Brooks Marmon offered some interesting insights on his own experiences during his Masters dissertation research and his time working in Liberia and Niger.  Brooks focused on showing how he went through his own “decolonisation of the mind.” He covered how he first became engaged in researching Liberia, and the impressions of Liberia that he formed based on his readings.  When he had the opportunity to travel to Liberia, his experience was far from the what he had expected through his reading.  Brooks’ time made him question who was writing these accounts, and the problem that so much literature is written from the outside looking in by western academics, and that often their accounts stray from reality and fail to take into account local complexities.  Brook’s message was simple: go beyond the texts, and beyond the mainstream historical literature.

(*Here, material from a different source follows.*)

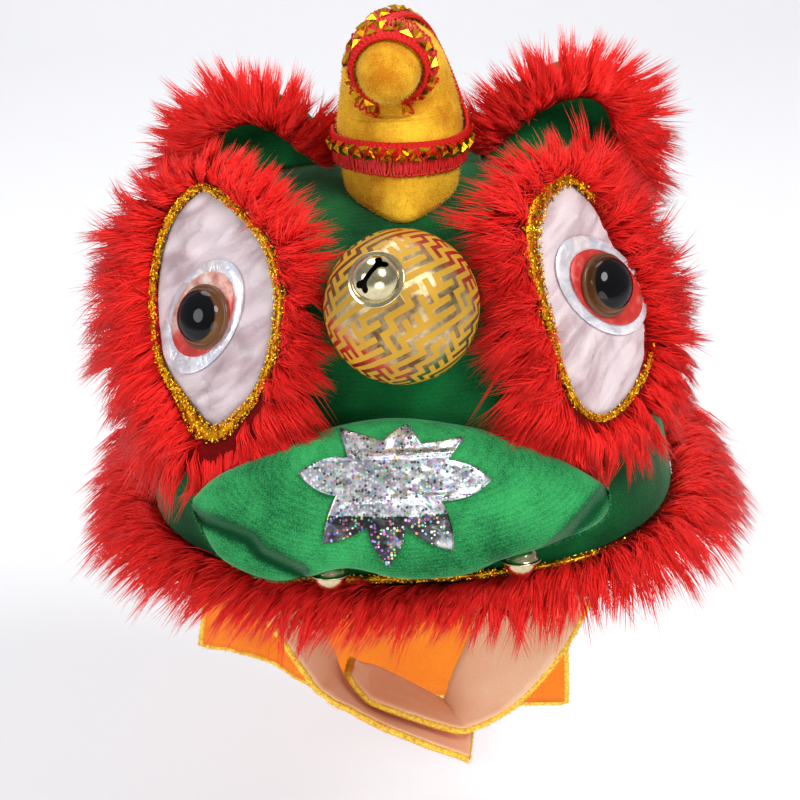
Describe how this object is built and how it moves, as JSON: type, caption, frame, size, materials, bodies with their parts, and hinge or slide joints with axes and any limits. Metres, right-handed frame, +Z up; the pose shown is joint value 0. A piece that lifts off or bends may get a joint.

Paul Nugent concluded the discussion by turning the topic on its head and suggesting that what was needed was not so much a decolonisation of the academy, but a question of saving history.  He noted that the African continent barely received mention in British secondary education, an omission with significant consequences.  Dr. Nugent argued that the focus on issues like World War II at secondary level often prompt students to elect for “safe” options at university level, rather than deviate into ‘unknown’ intellectual territory.  This in turn contributes to a lack of demand for courses dealing in not just African history, but histories from other non-Western regions of the globe.

The lack of this demand means that universities hire lecturers who specialise in European history, bringing with them the conventional frameworks that cause problems when applied to non-western contexts, contributing to a lack of exposure to alternate perspectives and methodological frameworks.  This was a compelling way to end the panel discussion, and certainly provoked deep reflections amongst the audience.

The event ended with a brief closing statement in which I observed that a common theme of each speaker was to emphasise the dangers of becoming attached to specific methodological approaches, and that the panel had highlighted how important it was for academics and researchers to engage and collaborate with scholars and perspectives from other disciplines.  In doing so, more comprehensive and nuanced understandings of contemporary issues, debates, and topics on the Africa continent can be reached.